Microsoft will not do that of course. If it really was a brainlessly simple alternative application store, they could OS/2 themselves and loose control of the platform.
Too bad though. It would be cool. No reason it could not be done independent of Microsoft of course but it would never be as popular if it was not built in.
In 2025, the package manager and frequency of updates are the only real differences between most distributions. I’ve been enjoying Flatpak for years now and hope it continues to build momentum. It offers the possibility of shared effort between distributions who depend on legions of volunteers constantly updating debs/rpms/whatever.

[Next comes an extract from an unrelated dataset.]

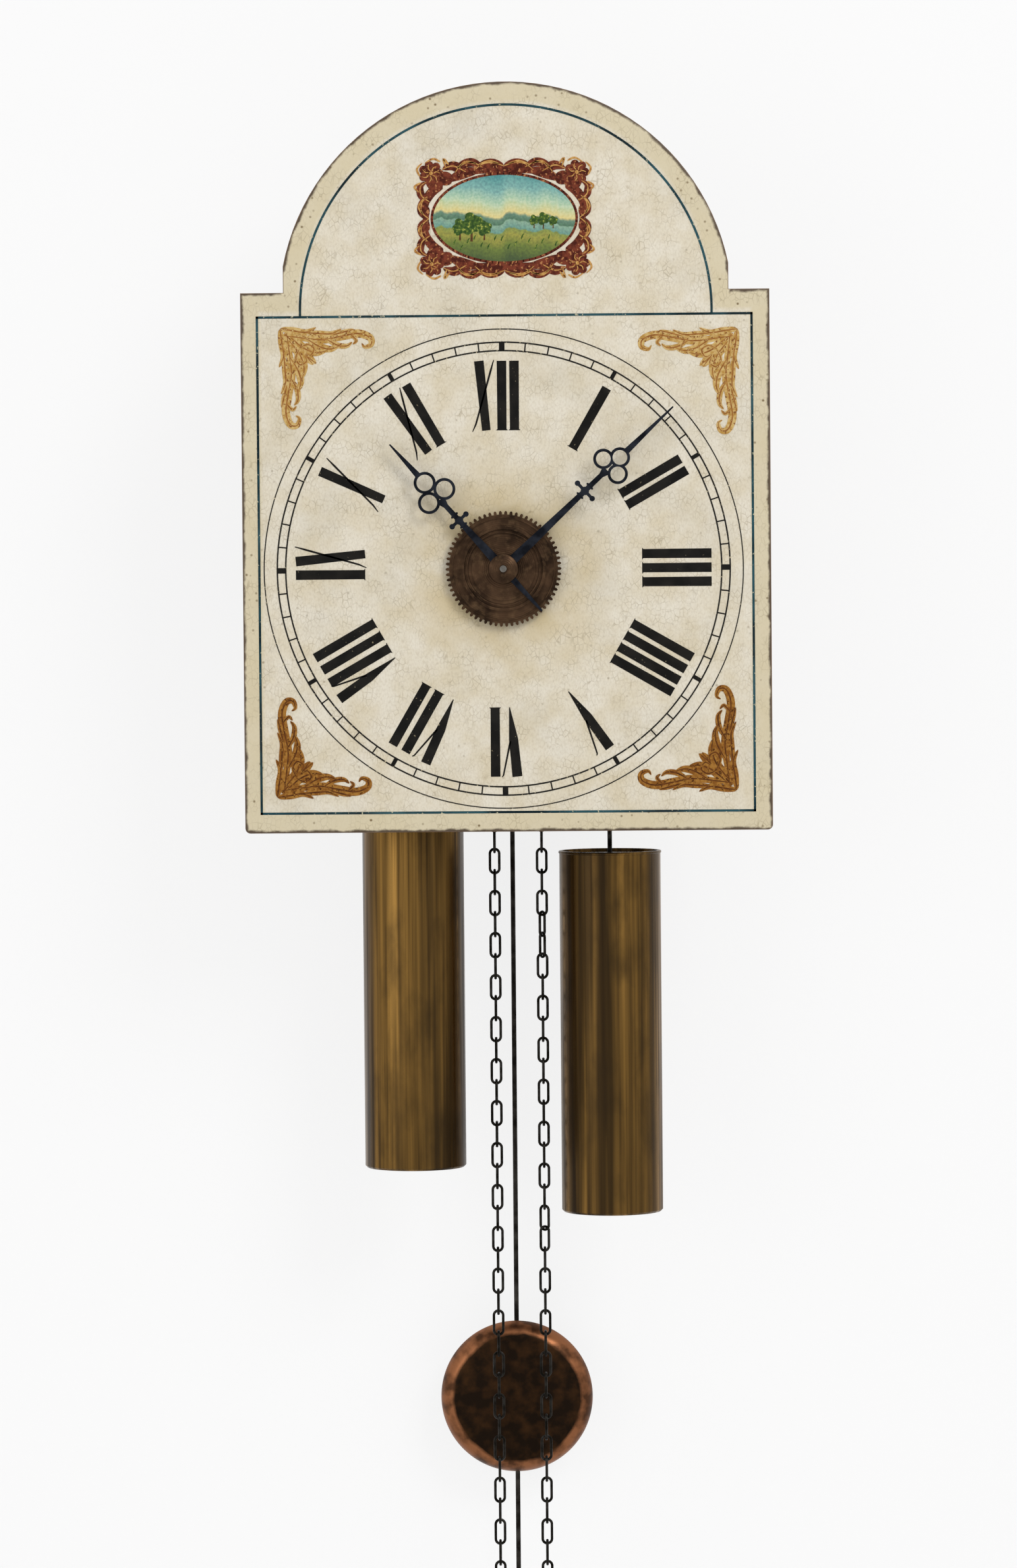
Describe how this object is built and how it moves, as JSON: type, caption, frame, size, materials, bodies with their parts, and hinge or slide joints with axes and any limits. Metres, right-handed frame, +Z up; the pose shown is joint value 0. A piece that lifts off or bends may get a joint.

It feels like one of the last hurdles to eliminate so much of the duplicated effort associated with all these distributions.
Amen.
Don’t mind me, being a casual user since 2014 taking down notes as I’m reading the debates in the comments.
But I finally found out why Steam kept crashing. Snap broke it. I forced it to run as a flatpak, and now it works exactly as intended. Literally what made me finally switch from Ubuntu to Mint.
Linux Mint is based on Ubuntu. Wouldn’t it be better to go for one of the distributions everything else is based on? Debian or Fedora?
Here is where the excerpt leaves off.